The Buddha said that contemplation of the body is for those who have strong defilements. Well, maybe you do have strong defilements, and you have to work with them. Ajaan Lee warns about seeing that some levels of the Dhamma are high and others are low, and that you want to aim just for the highest ones. But the low parts are basic and foundational because they’re so important, and you have to keep coming back to them.

Like that story of the tennis pro whose game went into a slump: He couldn’t figure out why. He changed his racket—that didn’t work. He changed his manager—that didn’t work. He changed his trainers—that didn’t work. Finally, he realized he wasn’t keeping his eye on the ball: number one lesson in tennis. The number one lessons are there because they’re number one in importance. You have to keep coming back to them.

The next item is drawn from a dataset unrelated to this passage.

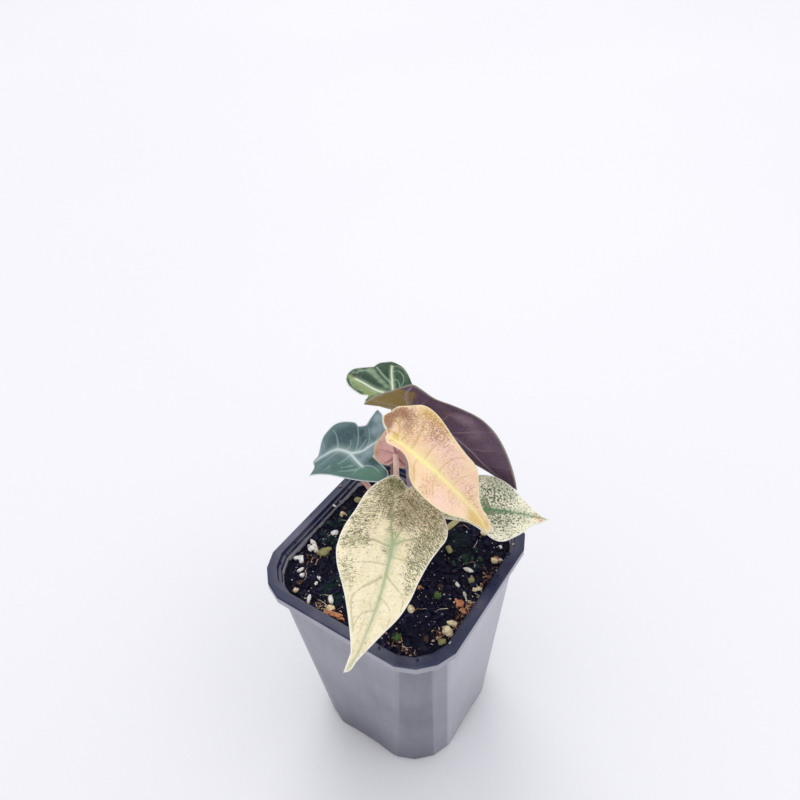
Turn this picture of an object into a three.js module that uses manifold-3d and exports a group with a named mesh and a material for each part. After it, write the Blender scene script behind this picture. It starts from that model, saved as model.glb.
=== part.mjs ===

So tuning your lute doesn’t mean that everything goes up or everything goes down. When the level of energy goes down, you have to compensate. Strengthen your conviction. If you can’t get the mind focused, okay, focus on a small part of the body, but make it really strong. Do whatever it is needed to lift your level of energy. Then you can retune your lute as you play.

It’s important that you understand that analogy. It’s not the case that everything goes up together or down together. The lute of your mind is not like a physical lute. When one quality is weak, you have to compensate by making other qualities strong.

That’s how you can pick up your theme and play.